> [Goal]:
Output the material beneath exactly, leaving nothing out.

> [Provided data]:
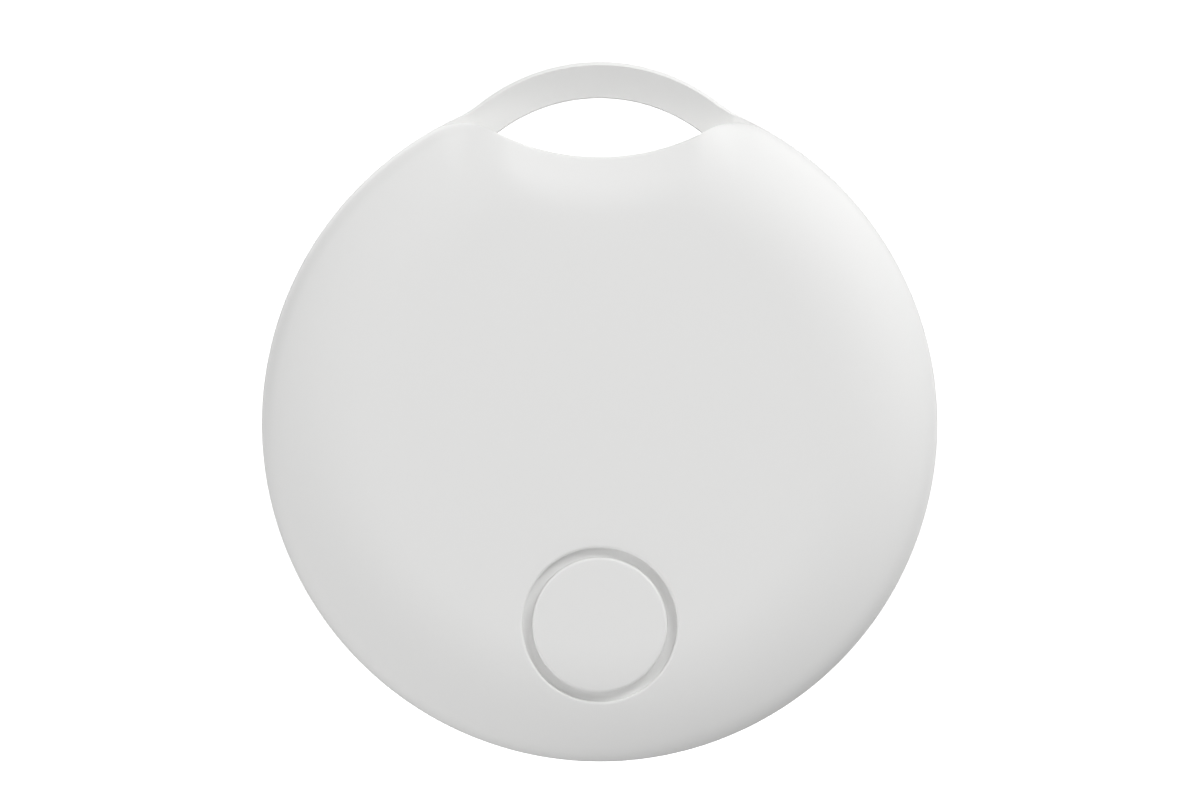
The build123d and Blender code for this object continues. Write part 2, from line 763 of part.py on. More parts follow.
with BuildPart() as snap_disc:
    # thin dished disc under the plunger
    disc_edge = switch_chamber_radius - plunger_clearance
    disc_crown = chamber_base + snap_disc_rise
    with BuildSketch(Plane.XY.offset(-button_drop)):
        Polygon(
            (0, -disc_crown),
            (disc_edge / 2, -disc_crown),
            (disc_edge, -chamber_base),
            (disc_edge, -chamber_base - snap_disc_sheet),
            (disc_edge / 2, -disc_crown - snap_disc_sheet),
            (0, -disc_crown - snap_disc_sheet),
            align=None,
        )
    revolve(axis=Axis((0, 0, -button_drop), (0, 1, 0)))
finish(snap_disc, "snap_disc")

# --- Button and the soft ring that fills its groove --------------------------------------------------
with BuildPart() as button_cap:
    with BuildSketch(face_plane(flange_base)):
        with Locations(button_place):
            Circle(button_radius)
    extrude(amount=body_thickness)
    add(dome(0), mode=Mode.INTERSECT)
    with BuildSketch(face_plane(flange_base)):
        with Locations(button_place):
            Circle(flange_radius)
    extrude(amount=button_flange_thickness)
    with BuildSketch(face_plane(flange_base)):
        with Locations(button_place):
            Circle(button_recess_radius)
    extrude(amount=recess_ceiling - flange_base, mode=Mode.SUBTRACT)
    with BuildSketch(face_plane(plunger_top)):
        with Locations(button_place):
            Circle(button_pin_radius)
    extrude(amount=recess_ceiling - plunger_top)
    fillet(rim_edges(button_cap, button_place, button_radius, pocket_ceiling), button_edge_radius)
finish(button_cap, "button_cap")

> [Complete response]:
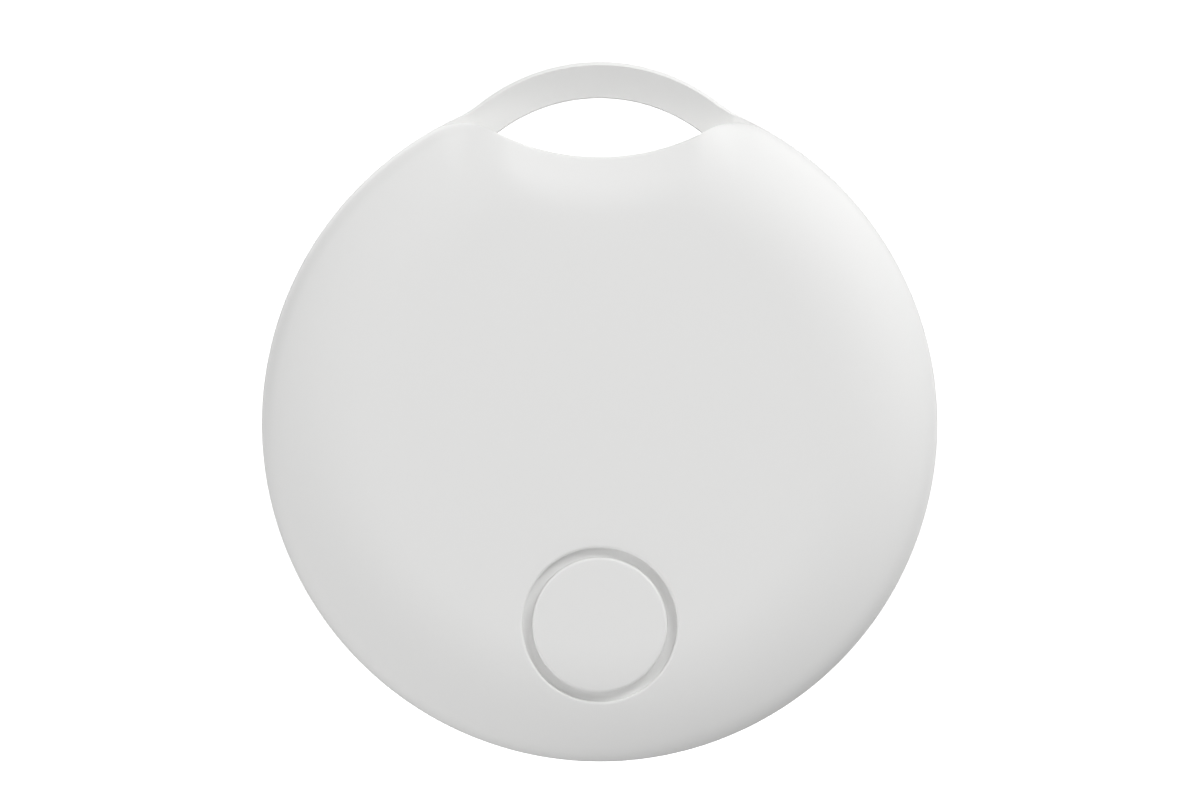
The build123d and Blender code for this object continues. Write part 2, from line 763 of part.py on. More parts follow.
with BuildPart() as snap_disc:
    # thin dished disc under the plunger
    disc_edge = switch_chamber_radius - plunger_clearance
    disc_crown = chamber_base + snap_disc_rise
    with BuildSketch(Plane.XY.offset(-button_drop)):
        Polygon(
            (0, -disc_crown),
            (disc_edge / 2, -disc_crown),
            (disc_edge, -chamber_base),
            (disc_edge, -chamber_base - snap_disc_sheet),
            (disc_edge / 2, -disc_crown - snap_disc_sheet),
            (0, -disc_crown - snap_disc_sheet),
            align=None,
        )
    revolve(axis=Axis((0, 0, -button_drop), (0, 1, 0)))
finish(snap_disc, "snap_disc")

# --- Button and the soft ring that fills its groove --------------------------------------------------
with BuildPart() as button_cap:
    with BuildSketch(face_plane(flange_base)):
        with Locations(button_place):
            Circle(button_radius)
    extrude(amount=body_thickness)
    add(dome(0), mode=Mode.INTERSECT)
    with BuildSketch(face_plane(flange_base)):
        with Locations(button_place):
            Circle(flange_radius)
    extrude(amount=button_flange_thickness)
    with BuildSketch(face_plane(flange_base)):
        with Locations(button_place):
            Circle(button_recess_radius)
    extrude(amount=recess_ceiling - flange_base, mode=Mode.SUBTRACT)
    with BuildSketch(face_plane(plunger_top)):
        with Locations(button_place):
            Circle(button_pin_radius)
    extrude(amount=recess_ceiling - plunger_top)
    fillet(rim_edges(button_cap, button_place, button_radius, pocket_ceiling), button_edge_radius)
finish(button_cap, "button_cap")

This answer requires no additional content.